DISCRETE-ELEMENT MODELS OF ACTIVE SALT DOME

A two-dimensional, discrete-element modeling technique is used to investigate the evolution of active dome structures. In the model, we represent the cover as a series of soft spheres that obey Newton's equations of motion and interact with elastic forces under the influence of gravity. Faulting/fracturing is represented by a transition from repulsive-attractive forces between elements to solely repulsive forces. The model is used to investigate the initiation and growth of the fault system in the homogenous overburden strata of active domes, including their propagating features and the deformation mechanism. The inside movement features are demonstrated by the velocity maps. Models reproduce some typical structures of 2-D active salt domes. Both listric and anti-listric normal faults are observed.

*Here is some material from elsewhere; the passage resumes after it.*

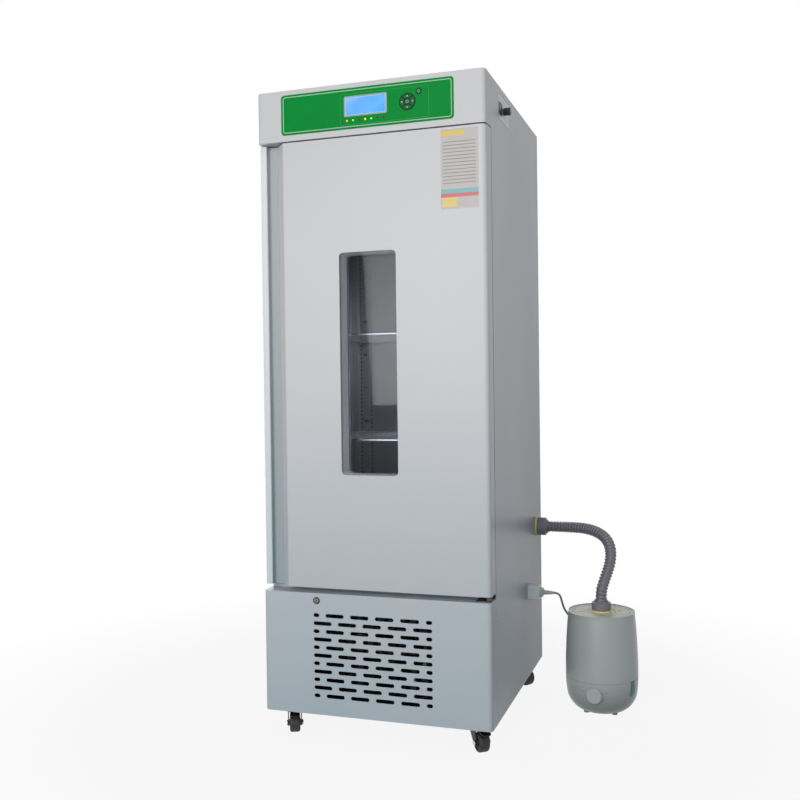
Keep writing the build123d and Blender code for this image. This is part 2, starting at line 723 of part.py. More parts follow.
def door_plug(inset, d0):
    """Raised block on the back of the door, inset for its own skin, from a depth."""
    side = CHAMBER_X - PLUG_MARGIN - inset
    return block(-side, side, d0, DOOR_THICKNESS + PLUG_RISE - inset,
                 CHAMBER_Z0 + PLUG_MARGIN + inset, CHAMBER_Z1 - PLUG_MARGIN - inset)


def door_inner_skin():
    back = DOOR_THICKNESS
    skin = block(GROOVE_X + SHEET, WIDTH / 2 - SHEET, back - SHEET, back,
                 DOOR_Z0 + SHEET, DOOR_Z1 - SHEET)
    raised = door_plug(0, back - SHEET)
    raised = fillet(raised.edges().group_by(Axis.Y)[-1], PLUG_FILLET)
    skin += raised
    hollow = door_plug(SHEET, back - SHEET - 1)
    skin -= fillet(hollow.edges().group_by(Axis.Y)[-1], PLUG_FILLET - SHEET)
    return skin - window_prism(WINDOW_WALL, 0, DEPTH / 2)


def door_foam():
    back = DOOR_THICKNESS - SHEET
    z0 = DOOR_Z0 + SHEET
    z1 = DOOR_Z1 - SHEET
    foam = door_main(SHEET, z0, z1, DOOR_THICKNESS)
    foam += block(GROOVE_X + SHEET, WIDTH / 2 - SHEET, GRIP_DEPTH + 4, DOOR_THICKNESS, z0, z1)
    foam -= block(-WIDTH, WIDTH, back, DEPTH, z0 - 1, z1 + 1)
    raised = door_plug(SHEET, back)
    foam += fillet(raised.edges().group_by(Axis.Y)[-1], PLUG_FILLET - SHEET)
    foam -= hinge_holes(BUSH_OUTER, BUSH_REACH)
    return foam - window_prism(WINDOW_WALL, 0, DEPTH / 2)


def ring(half_x, z0, z1, width, d0, d1):
    """Rectangular ring, from its outer edges inwards."""
    outer = block(-half_x, half_x, d0, d1, z0, z1)
    return outer - block(-half_x + width, half_x - width, 0, DEPTH, z0 + width, z1 - width)


def door_gasket():
    """Push-in base with a magnetic lip that closes on the breaker frame."""
    half = MOUTH_X - 5
    low = MOUTH_Z0 + 5
    high = MOUTH_Z1 - 5
    foot = 2.0
    gasket = ring(half, low, high, GASKET_WIDTH, DOOR_THICKNESS, DOOR_THICKNESS + foot)
    inset = (GASKET_WIDTH - GASKET_LIP) / 2
    return gasket + ring(half - inset, low + inset, high - inset, GASKET_LIP,
                         DOOR_THICKNESS + foot, FACE_DEPTH - SEAL_GAP)


LIP = 10.0
LIP_THICKNESS = 2.0


def window_frame():
    """Jamb through the door, with a lip over the raised back."""
    back = DOOR_THICKNESS + PLUG_RISE
    frame = window_prism(WINDOW_WALL, SHEET, back)
    frame += window_prism(WINDOW_WALL + LIP, back, back + LIP_THICKNESS)
    return frame - window_prism(0, 0, DEPTH / 2)


def window_panes():
    back = DOOR_THICKNESS + PLUG_RISE
    outer = window_prism(0, 6, 6 + GLASS)
    inner = window_prism(0, back - 6 - GLASS, back - 6)
    return group([outer, inner])


# Hinges

BRACKET_LEFT = 40.0
BRACKET_FRONT = 8.0


def bracket_plate(z0, z1, back):
    right = WIDTH / 2 - 2
    points = [(right - BRACKET_LEFT, back, 0), (right - BRACKET_LEFT, BRACKET_FRONT, 6),
              (right, BRACKET_FRONT, 10), (right, back, 0)]
    return plan(points, z0, z1)


def hinge_brackets():
    """Bottom angle bracket, top plate and their shouldered pins."""
    back = FACE_DEPTH
    top = LEDGE_Z + BRACKET
    right = WIDTH / 2 - 2
    pin_at = (HINGE_X, fy(HINGE_DEPTH))
    lower = bracket_plate(LEDGE_Z, top, back)
    lower += block(right - BRACKET_LEFT, right, back - BRACKET, back, top, DOOR_Z0 - 1)
    lower -= rod((*pin_at, LEDGE_Z - 1), (0, 0, 1), PIN_RADIUS, 10)
    upper = bracket_plate(HEADER_Z - BRACKET, HEADER_Z, back)
    upper -= rod((*pin_at, HEADER_Z - 10), (0, 0, 1), PIN_RADIUS, 20)
    low_pin = rod((*pin_at, LEDGE_Z), (0, 0, 1), PIN_RADIUS, DOOR_Z0 + PIN_REACH - LEDGE_Z)
    low_pin += rod((*pin_at, top), (0, 0, 1), PIN_COLLAR, DOOR_Z0 - END_PLAY - top)
    high_pin = rod((*pin_at, HEADER_Z), (0, 0, -1), PIN_RADIUS, HEADER_Z - DOOR_Z1 + PIN_REACH)
    high_pin += rod((*pin_at, HEADER_Z - BRACKET), (0, 0, -1), PIN_COLLAR,
                    DOOR_GAP_TOP - BRACKET - END_PLAY)
    return group([lower, upper, low_pin, high_pin])


# Control header


def led_places():
    return [LED_X + (i - (LED_COUNT - 1) / 2) * LED_PITCH for i in range(LED_COUNT)]


def key_sector(angle, gap):
    """One arrow key of the round pad, centred on an angle."""
    outer = PAD_RADIUS + gap
    inner = PAD_INNER - gap
    half = 45 - 3.5
    reach = 3 * PAD_RADIUS
    wedge = make_face(Polyline(
        (-gap * 2, 0), (reach * cos(radians(half)), -reach * sin(radians(half))),
        (reach * cos(radians(half)), reach * sin(radians(half))), close=True))
    sector = (Circle(outer) - Circle(inner)) & wedge
    return Rot(0, 0, angle) * sector


KEY_TRAVEL = 0.5
KEY_BACK = 1.2
KEY_SKETCHES = {"key_right": 0, "key_up": 90, "key_left": 180, "key_down": 270}


def key_outlines(gap):
    """Name, sketch plane position and outline of each key."""
    outlines = {}
    for name, angle in KEY_SKETCHES.items():
        outlines[name] = (PAD_X, PAD_Z, key_sector(angle, gap))
    outlines["key_ok"] = (PAD_X, PAD_Z, Circle(OK_RADIUS + gap))
    outlines["key_esc"] = (ESC_X, ESC_Z, Circle(ESC_RADIUS + gap))
    return outlines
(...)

Results from the discrete-element modeling show the significant controls of overburden strata strength on the geometry and evolution of the fault system. The brittle cover tends to produces roughly symmetric faults, while the ductile cover is more likely to develop asymmetric faults. In addition, more faults are observed in the brittle cover than the ductile cover. The neutral cover has symmetric fault pattern in the early stage and the final stage of its evolution, with asymmetric deformation in the middle stage. All faults developed in the brittle and neutral cover models are normal faults. However, in the highly ductile cover model, we observe one inverted reverse fault near the shoulder of the dome. Modeling results are compared to physical experiments and natural examples.